● **Dataset content**:
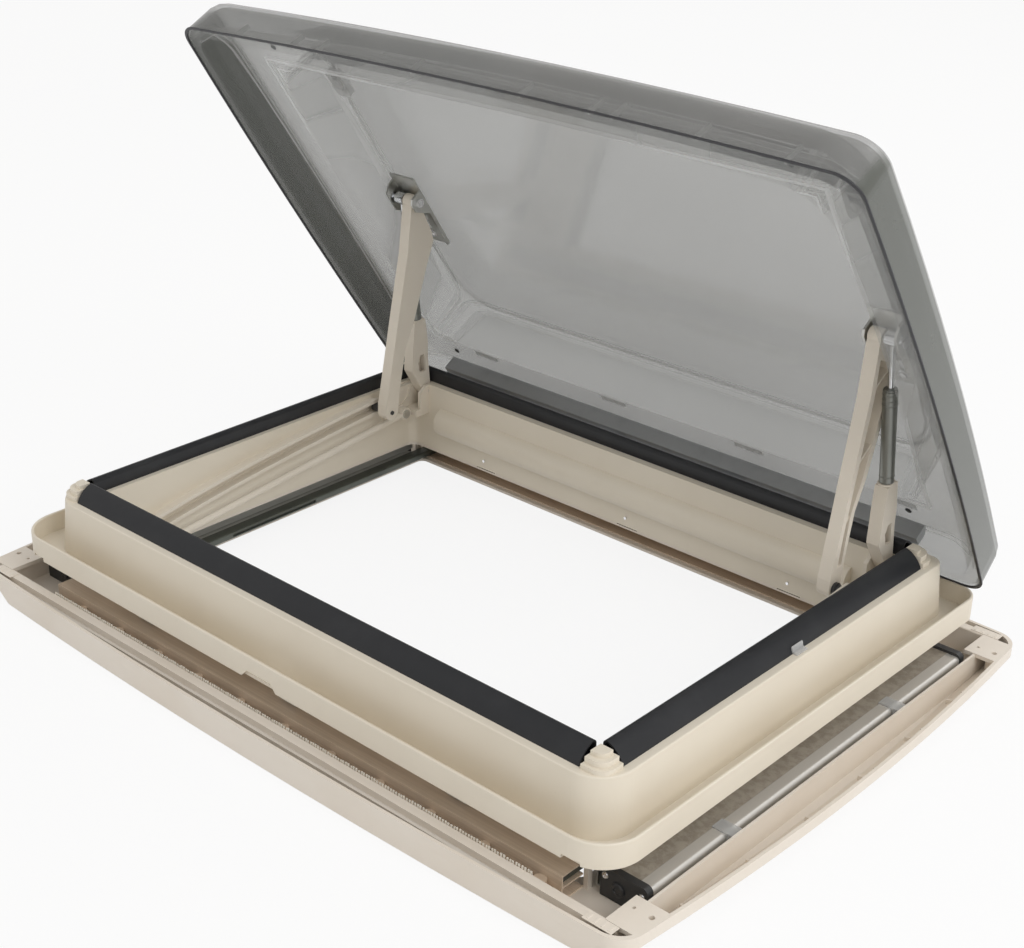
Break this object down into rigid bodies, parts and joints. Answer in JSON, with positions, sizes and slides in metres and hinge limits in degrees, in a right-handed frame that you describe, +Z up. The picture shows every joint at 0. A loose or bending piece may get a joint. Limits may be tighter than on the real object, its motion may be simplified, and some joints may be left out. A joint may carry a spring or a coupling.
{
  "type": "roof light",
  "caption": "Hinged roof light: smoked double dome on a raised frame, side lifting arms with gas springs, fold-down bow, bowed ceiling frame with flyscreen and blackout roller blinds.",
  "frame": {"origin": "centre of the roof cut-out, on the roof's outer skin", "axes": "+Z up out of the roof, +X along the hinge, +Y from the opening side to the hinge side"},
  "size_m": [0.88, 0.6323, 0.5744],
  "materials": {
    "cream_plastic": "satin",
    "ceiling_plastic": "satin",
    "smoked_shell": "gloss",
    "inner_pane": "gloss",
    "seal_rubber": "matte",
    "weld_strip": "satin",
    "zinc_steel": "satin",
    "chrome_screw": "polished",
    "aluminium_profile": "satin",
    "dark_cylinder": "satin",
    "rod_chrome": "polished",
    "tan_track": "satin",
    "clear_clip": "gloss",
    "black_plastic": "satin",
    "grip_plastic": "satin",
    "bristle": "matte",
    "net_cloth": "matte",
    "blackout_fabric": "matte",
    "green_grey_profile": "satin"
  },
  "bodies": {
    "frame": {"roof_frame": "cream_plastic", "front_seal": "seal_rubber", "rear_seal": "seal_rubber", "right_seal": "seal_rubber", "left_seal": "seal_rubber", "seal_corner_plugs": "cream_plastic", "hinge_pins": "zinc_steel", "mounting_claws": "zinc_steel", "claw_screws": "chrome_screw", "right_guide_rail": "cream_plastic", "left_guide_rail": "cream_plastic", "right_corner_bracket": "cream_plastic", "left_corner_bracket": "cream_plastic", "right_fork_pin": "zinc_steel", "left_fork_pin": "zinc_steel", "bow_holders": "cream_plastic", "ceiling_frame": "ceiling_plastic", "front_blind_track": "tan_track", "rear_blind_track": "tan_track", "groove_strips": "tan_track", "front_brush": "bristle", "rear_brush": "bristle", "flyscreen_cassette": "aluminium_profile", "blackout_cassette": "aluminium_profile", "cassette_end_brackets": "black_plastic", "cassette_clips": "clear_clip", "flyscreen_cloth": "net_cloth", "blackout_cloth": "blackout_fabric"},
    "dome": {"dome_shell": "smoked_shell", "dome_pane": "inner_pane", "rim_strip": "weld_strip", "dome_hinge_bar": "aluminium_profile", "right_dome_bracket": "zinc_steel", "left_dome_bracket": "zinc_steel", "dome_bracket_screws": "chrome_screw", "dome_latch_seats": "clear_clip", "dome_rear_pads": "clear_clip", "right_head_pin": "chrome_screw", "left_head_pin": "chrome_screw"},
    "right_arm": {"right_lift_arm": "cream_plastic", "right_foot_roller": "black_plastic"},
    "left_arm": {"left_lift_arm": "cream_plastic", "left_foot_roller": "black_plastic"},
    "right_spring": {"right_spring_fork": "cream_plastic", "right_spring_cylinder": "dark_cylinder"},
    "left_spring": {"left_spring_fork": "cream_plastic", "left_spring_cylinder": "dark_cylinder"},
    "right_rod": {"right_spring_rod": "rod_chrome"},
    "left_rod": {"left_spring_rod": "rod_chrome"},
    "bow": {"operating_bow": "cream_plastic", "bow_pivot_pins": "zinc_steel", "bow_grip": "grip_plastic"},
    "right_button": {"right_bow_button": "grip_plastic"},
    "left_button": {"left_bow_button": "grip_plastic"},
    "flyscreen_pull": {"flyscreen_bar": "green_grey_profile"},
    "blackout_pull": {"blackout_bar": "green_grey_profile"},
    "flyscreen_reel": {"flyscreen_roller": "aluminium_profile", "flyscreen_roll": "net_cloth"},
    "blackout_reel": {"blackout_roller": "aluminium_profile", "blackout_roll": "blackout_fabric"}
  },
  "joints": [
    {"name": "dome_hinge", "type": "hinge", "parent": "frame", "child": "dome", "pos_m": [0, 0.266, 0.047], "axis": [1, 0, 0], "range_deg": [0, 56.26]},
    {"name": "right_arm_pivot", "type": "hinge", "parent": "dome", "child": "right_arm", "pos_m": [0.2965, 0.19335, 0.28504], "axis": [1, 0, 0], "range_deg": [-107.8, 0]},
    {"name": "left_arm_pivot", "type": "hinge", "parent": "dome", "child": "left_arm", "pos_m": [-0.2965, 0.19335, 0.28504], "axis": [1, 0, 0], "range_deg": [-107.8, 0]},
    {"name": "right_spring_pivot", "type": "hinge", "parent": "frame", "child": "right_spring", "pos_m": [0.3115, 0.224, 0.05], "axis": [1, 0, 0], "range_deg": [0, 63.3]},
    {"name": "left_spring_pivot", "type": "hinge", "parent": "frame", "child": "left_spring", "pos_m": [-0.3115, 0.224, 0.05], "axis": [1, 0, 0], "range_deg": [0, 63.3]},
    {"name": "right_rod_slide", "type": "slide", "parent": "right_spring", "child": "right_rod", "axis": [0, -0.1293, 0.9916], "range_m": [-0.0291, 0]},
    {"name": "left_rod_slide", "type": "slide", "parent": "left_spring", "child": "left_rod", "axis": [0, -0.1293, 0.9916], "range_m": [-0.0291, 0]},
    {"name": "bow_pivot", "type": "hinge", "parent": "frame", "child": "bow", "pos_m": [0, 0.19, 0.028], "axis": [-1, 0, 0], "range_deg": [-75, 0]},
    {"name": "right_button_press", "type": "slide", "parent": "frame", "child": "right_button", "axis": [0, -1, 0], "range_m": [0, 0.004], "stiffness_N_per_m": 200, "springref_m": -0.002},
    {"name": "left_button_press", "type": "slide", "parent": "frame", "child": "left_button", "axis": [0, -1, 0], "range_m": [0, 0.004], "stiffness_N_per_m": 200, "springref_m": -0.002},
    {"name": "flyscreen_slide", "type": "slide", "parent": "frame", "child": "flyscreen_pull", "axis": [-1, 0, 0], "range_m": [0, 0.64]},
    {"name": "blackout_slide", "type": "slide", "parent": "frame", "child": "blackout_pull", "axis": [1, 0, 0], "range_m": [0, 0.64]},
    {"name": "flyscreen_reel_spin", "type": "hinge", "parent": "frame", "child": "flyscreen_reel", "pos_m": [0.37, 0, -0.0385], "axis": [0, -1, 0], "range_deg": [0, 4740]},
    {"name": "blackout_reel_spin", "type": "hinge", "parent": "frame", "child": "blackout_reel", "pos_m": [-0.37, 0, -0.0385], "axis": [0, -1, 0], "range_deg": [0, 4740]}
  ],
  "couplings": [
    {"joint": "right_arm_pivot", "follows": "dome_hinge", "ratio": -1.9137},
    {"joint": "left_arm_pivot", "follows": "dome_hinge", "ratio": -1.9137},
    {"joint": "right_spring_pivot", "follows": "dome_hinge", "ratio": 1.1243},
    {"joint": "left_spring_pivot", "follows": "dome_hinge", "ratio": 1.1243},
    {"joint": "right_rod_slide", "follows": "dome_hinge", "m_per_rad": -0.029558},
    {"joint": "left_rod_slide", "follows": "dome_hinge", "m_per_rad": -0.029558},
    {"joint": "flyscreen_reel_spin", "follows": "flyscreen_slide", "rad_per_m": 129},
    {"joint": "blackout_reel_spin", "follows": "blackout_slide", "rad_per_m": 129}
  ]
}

● **Job**: Would you reproduce the material above in full, exactly as given?

● **The completed task**:
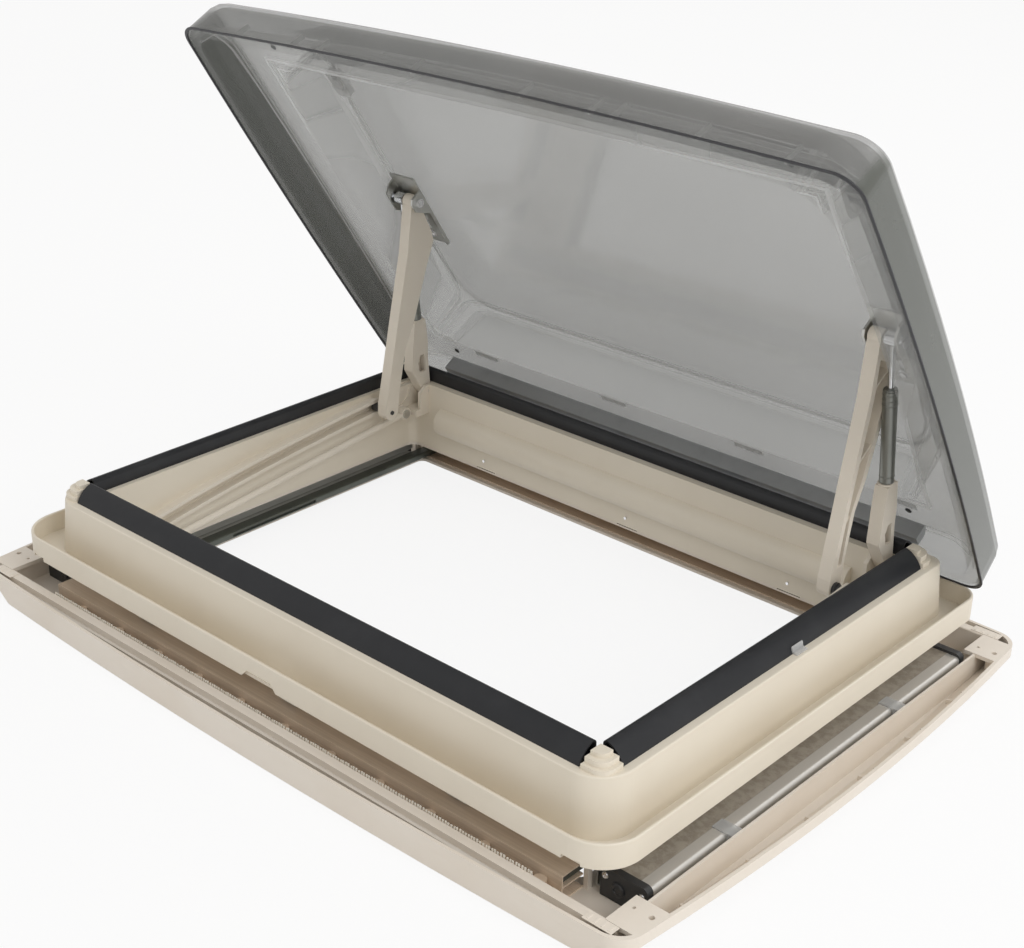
Break this object down into rigid bodies, parts and joints. Answer in JSON, with positions, sizes and slides in metres and hinge limits in degrees, in a right-handed frame that you describe, +Z up. The picture shows every joint at 0. A loose or bending piece may get a joint. Limits may be tighter than on the real object, its motion may be simplified, and some joints may be left out. A joint may carry a spring or a coupling.
{
  "type": "roof light",
  "caption": "Hinged roof light: smoked double dome on a raised frame, side lifting arms with gas springs, fold-down bow, bowed ceiling frame with flyscreen and blackout roller blinds.",
  "frame": {"origin": "centre of the roof cut-out, on the roof's outer skin", "axes": "+Z up out of the roof, +X along the hinge, +Y from the opening side to the hinge side"},
  "size_m": [0.88, 0.6323, 0.5744],
  "materials": {
    "cream_plastic": "satin",
    "ceiling_plastic": "satin",
    "smoked_shell": "gloss",
    "inner_pane": "gloss",
    "seal_rubber": "matte",
    "weld_strip": "satin",
    "zinc_steel": "satin",
    "chrome_screw": "polished",
    "aluminium_profile": "satin",
    "dark_cylinder": "satin",
    "rod_chrome": "polished",
    "tan_track": "satin",
    "clear_clip": "gloss",
    "black_plastic": "satin",
    "grip_plastic": "satin",
    "bristle": "matte",
    "net_cloth": "matte",
    "blackout_fabric": "matte",
    "green_grey_profile": "satin"
  },
  "bodies": {
    "frame": {"roof_frame": "cream_plastic", "front_seal": "seal_rubber", "rear_seal": "seal_rubber", "right_seal": "seal_rubber", "left_seal": "seal_rubber", "seal_corner_plugs": "cream_plastic", "hinge_pins": "zinc_steel", "mounting_claws": "zinc_steel", "claw_screws": "chrome_screw", "right_guide_rail": "cream_plastic", "left_guide_rail": "cream_plastic", "right_corner_bracket": "cream_plastic", "left_corner_bracket": "cream_plastic", "right_fork_pin": "zinc_steel", "left_fork_pin": "zinc_steel", "bow_holders": "cream_plastic", "ceiling_frame": "ceiling_plastic", "front_blind_track": "tan_track", "rear_blind_track": "tan_track", "groove_strips": "tan_track", "front_brush": "bristle", "rear_brush": "bristle", "flyscreen_cassette": "aluminium_profile", "blackout_cassette": "aluminium_profile", "cassette_end_brackets": "black_plastic", "cassette_clips": "clear_clip", "flyscreen_cloth": "net_cloth", "blackout_cloth": "blackout_fabric"},
    "dome": {"dome_shell": "smoked_shell", "dome_pane": "inner_pane", "rim_strip": "weld_strip", "dome_hinge_bar": "aluminium_profile", "right_dome_bracket": "zinc_steel", "left_dome_bracket": "zinc_steel", "dome_bracket_screws": "chrome_screw", "dome_latch_seats": "clear_clip", "dome_rear_pads": "clear_clip", "right_head_pin": "chrome_screw", "left_head_pin": "chrome_screw"},
    "right_arm": {"right_lift_arm": "cream_plastic", "right_foot_roller": "black_plastic"},
    "left_arm": {"left_lift_arm": "cream_plastic", "left_foot_roller": "black_plastic"},
    "right_spring": {"right_spring_fork": "cream_plastic", "right_spring_cylinder": "dark_cylinder"},
    "left_spring": {"left_spring_fork": "cream_plastic", "left_spring_cylinder": "dark_cylinder"},
    "right_rod": {"right_spring_rod": "rod_chrome"},
    "left_rod": {"left_spring_rod": "rod_chrome"},
    "bow": {"operating_bow": "cream_plastic", "bow_pivot_pins": "zinc_steel", "bow_grip": "grip_plastic"},
    "right_button": {"right_bow_button": "grip_plastic"},
    "left_button": {"left_bow_button": "grip_plastic"},
    "flyscreen_pull": {"flyscreen_bar": "green_grey_profile"},
    "blackout_pull": {"blackout_bar": "green_grey_profile"},
    "flyscreen_reel": {"flyscreen_roller": "aluminium_profile", "flyscreen_roll": "net_cloth"},
    "blackout_reel": {"blackout_roller": "aluminium_profile", "blackout_roll": "blackout_fabric"}
  },
  "joints": [
    {"name": "dome_hinge", "type": "hinge", "parent": "frame", "child": "dome", "pos_m": [0, 0.266, 0.047], "axis": [1, 0, 0], "range_deg": [0, 56.26]},
    {"name": "right_arm_pivot", "type": "hinge", "parent": "dome", "child": "right_arm", "pos_m": [0.2965, 0.19335, 0.28504], "axis": [1, 0, 0], "range_deg": [-107.8, 0]},
    {"name": "left_arm_pivot", "type": "hinge", "parent": "dome", "child": "left_arm", "pos_m": [-0.2965, 0.19335, 0.28504], "axis": [1, 0, 0], "range_deg": [-107.8, 0]},
    {"name": "right_spring_pivot", "type": "hinge", "parent": "frame", "child": "right_spring", "pos_m": [0.3115, 0.224, 0.05], "axis": [1, 0, 0], "range_deg": [0, 63.3]},
    {"name": "left_spring_pivot", "type": "hinge", "parent": "frame", "child": "left_spring", "pos_m": [-0.3115, 0.224, 0.05], "axis": [1, 0, 0], "range_deg": [0, 63.3]},
    {"name": "right_rod_slide", "type": "slide", "parent": "right_spring", "child": "right_rod", "axis": [0, -0.1293, 0.9916], "range_m": [-0.0291, 0]},
    {"name": "left_rod_slide", "type": "slide", "parent": "left_spring", "child": "left_rod", "axis": [0, -0.1293, 0.9916], "range_m": [-0.0291, 0]},
    {"name": "bow_pivot", "type": "hinge", "parent": "frame", "child": "bow", "pos_m": [0, 0.19, 0.028], "axis": [-1, 0, 0], "range_deg": [-75, 0]},
    {"name": "right_button_press", "type": "slide", "parent": "frame", "child": "right_button", "axis": [0, -1, 0], "range_m": [0, 0.004], "stiffness_N_per_m": 200, "springref_m": -0.002},
    {"name": "left_button_press", "type": "slide", "parent": "frame", "child": "left_button", "axis": [0, -1, 0], "range_m": [0, 0.004], "stiffness_N_per_m": 200, "springref_m": -0.002},
    {"name": "flyscreen_slide", "type": "slide", "parent": "frame", "child": "flyscreen_pull", "axis": [-1, 0, 0], "range_m": [0, 0.64]},
    {"name": "blackout_slide", "type": "slide", "parent": "frame", "child": "blackout_pull", "axis": [1, 0, 0], "range_m": [0, 0.64]},
    {"name": "flyscreen_reel_spin", "type": "hinge", "parent": "frame", "child": "flyscreen_reel", "pos_m": [0.37, 0, -0.0385], "axis": [0, -1, 0], "range_deg": [0, 4740]},
    {"name": "blackout_reel_spin", "type": "hinge", "parent": "frame", "child": "blackout_reel", "pos_m": [-0.37, 0, -0.0385], "axis": [0, -1, 0], "range_deg": [0, 4740]}
  ],
  "couplings": [
    {"joint": "right_arm_pivot", "follows": "dome_hinge", "ratio": -1.9137},
    {"joint": "left_arm_pivot", "follows": "dome_hinge", "ratio": -1.9137},
    {"joint": "right_spring_pivot", "follows": "dome_hinge", "ratio": 1.1243},
    {"joint": "left_spring_pivot", "follows": "dome_hinge", "ratio": 1.1243},
    {"joint": "right_rod_slide", "follows": "dome_hinge", "m_per_rad": -0.029558},
    {"joint": "left_rod_slide", "follows": "dome_hinge", "m_per_rad": -0.029558},
    {"joint": "flyscreen_reel_spin", "follows": "flyscreen_slide", "rad_per_m": 129},
    {"joint": "blackout_reel_spin", "follows": "blackout_slide", "rad_per_m": 129}
  ]
}